Carbon monoxide gas is a substance that enhances the "bloom" of fresh meat product that has been packaged.
Alleging that “carbon monoxide is solely used to mislead consumers,” the bill’s other author, Congressman Edward J. Markey (D-Mass.) said: “The meat looks fresh and there is no notice on the package that tells consumers they shouldn't trust their eyes.
“While the European Union has banned the use of carbon monoxide because of its potential to 'mask the visual evidence of spoilage,' the FDA made a contrary decision last year without any formal evaluation, solicitation of public comments or independent investigation of the risks associated with the practice. Our legislation provides the necessary warning so consumers can make healthy choices,” Markey said.
Stupak, who chairs the U.S. House Energy and Commerce Committee's Subcommittee on Oversight and Investigations, said that his recent hearing into the FDA's capacity to protect the nation's food supply had helped demonstrate the danger of treating meat with carbon monoxide.
Stupak said subcommittee investigators discovered large numbers of seafood imported from China and Vietnam, “arriving in airtight packages containing carbon monoxide. When tested, fully 20 percent had to be refused because of contamination or decomposition. In other words, this was rotten seafood made to look fresh with the use of carbon monoxide.”
Stupak commended Pleasanton, Calif.-based Safeway Inc., which said last week it would no longer stock meat packaged in carbon monoxide gas.
In a letter to the lawmakers, Safeway s.v.p.
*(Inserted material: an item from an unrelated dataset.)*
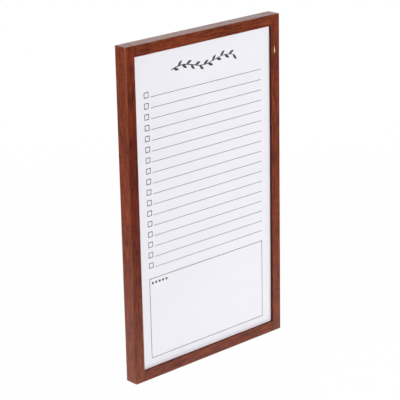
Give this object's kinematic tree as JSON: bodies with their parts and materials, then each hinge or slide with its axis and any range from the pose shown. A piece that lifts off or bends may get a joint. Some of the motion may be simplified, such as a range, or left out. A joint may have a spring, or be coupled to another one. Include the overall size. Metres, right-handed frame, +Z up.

Michael McGinnis said that while the retailer believes the packaged-meat format is safe as it contains only trace amounts of CO, it was pulling the CO-treated meat from its departments in view of "concerns with customers who do not have the benefit of the background on this process and may be confused."
Safeway indicated that only a "limited selection" of its meats are packaged in CO, and that it had pulled all such product was pulled from shelves Tuesday, save for lamb and veal, which it will pull from shelves on July 27.
Last year, Stupak repeatedly urged the FDA and the Department of Health and Human Services to rescind their ruling that treating meat with carbon monoxide is “generally regarded as safe.”